As an example of a familiar, everyday experience that tends to go unnoticed, Wittgenstein asks us to consider the fact “that pictures and fictitious narratives give us pleasure, occupy our minds.” Of course that is part of what it means to have an imagination: we can get wrapped up in a novel, or become emotionally involved in a film, feeling concern for the characters and hoping for a particular outcome to the fictitious events. Somehow, we can get engrossed in stories that we know are made up. We may cry, or feel joy, or our pulse may be racing--the same reactions we have to real-life events. We might never have wondered how that could be, but once we think about it, it does seem a bit strange—a “remarkable fact” as Wittgenstein puts it.

Countless other aspects of life, perhaps every aspect of normal life, could be similarly surprising--it all depends upon our perspective. One way to notice things, to become awakened to the amazing aspects of familiar experiences, is to imagine what it would be like to be seeing or doing something for the very first time. Certain types of meditation help us experience things in this way, with "beginner's mind."2 The experience of losing and then regaining something that we used to take for granted can also have this effect, as Olympic figure skating gold medalist Tenley Albright has commented about her childhood polio: “Maybe when I was diagnosed with polio, getting through that, being one of the lucky ones who did get through it, was what changed it for me and made me appreciate things. It made me realize, wow, it’s amazing, we can put one foot in front of the other, we can run up stairs.”3 It’s that perspective of wonder that Wittgenstein is encouraging us to find, to be amazed by normal things.

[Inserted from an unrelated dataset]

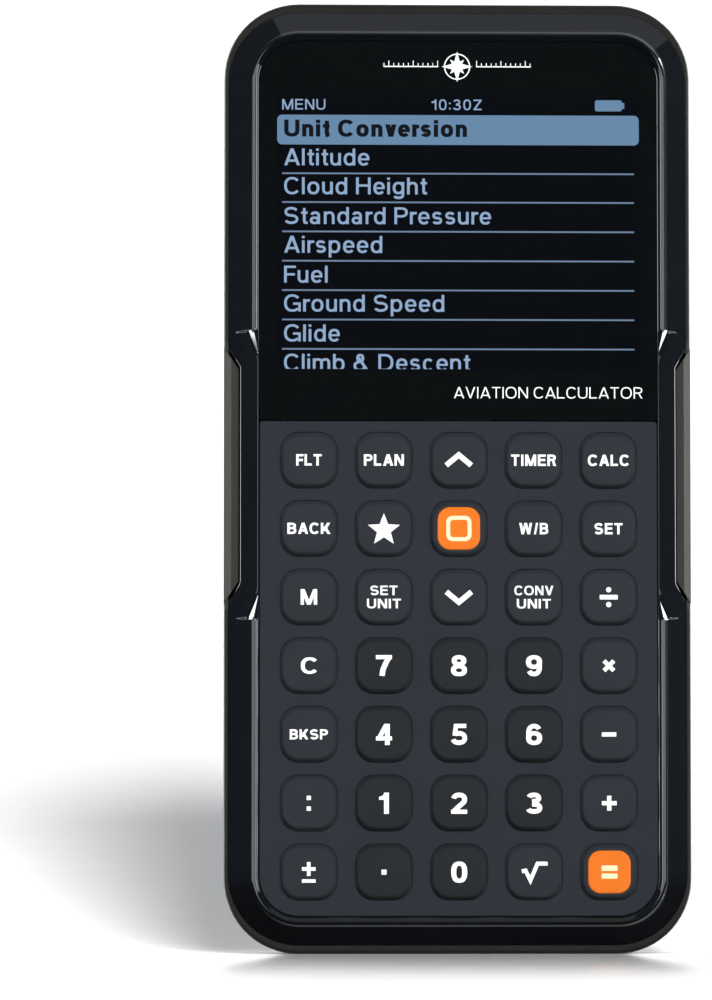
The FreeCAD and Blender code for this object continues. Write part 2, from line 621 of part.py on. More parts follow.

Wittgenstein points out that we already do this with things that disturb us—we tend to find those things surprising, or puzzling. Wittgenstein claims that if we could bring the familiar, everyday, comfortable experiences of our lives out of the background, and see that they too can be surprising, then we will actually be able to see certain unfamiliar things without being shocked. The idea seems to be that once we learn to shift our perspective from accepting something as normal to seeing it as strange or puzzling, then we will also be able to go the other way, and shift from finding something strange to seeing how it could be normal.

Consider, for example, how a person who is used to eating beef might be terribly shocked by the practice in certain societies of eating dogs. By going through Wittgenstein’s exercise, this person would try to see his own food choice as surprising. He might think about cows and try to focus on them as animals that can feel pain. Taking the exercise further, he could try to see cows as animals that could be loved as pets, or deeply valued in some other way. According to Hinduism, for example, a cow is a sacred animal. From these perspectives, it suddenly becomes at least a little disturbing to kill and eat a cow. And, keeping these considerations in mind, the practice of eating dogs might no longer seem so absolutely puzzling. If a person can see, and yet somehow accept, "the puzzling aspect" of his own practice, then a different practice may no longer seem unacceptable just because it too has a puzzling aspect. Even if the puzzling aspect of the foreign practice does not "disappear" for us, and we are still disturbed by it, we might gain some understanding or tolerance towards it. This kind of reasoning would not justify every practice, it only helps us avoid a double-standard: If we find something puzzling in a disturbing way, the question is, are there other, similarly puzzling things that we accept or take for granted, perhaps only because we are used to them?


1 Ludwig Wittgenstein, Philosophical Investigations, Third Edition, trans. G.E.M. Anscombe (New York: Basil Blackwell & Mott, Ltd., 1958), p. 50e, section 129.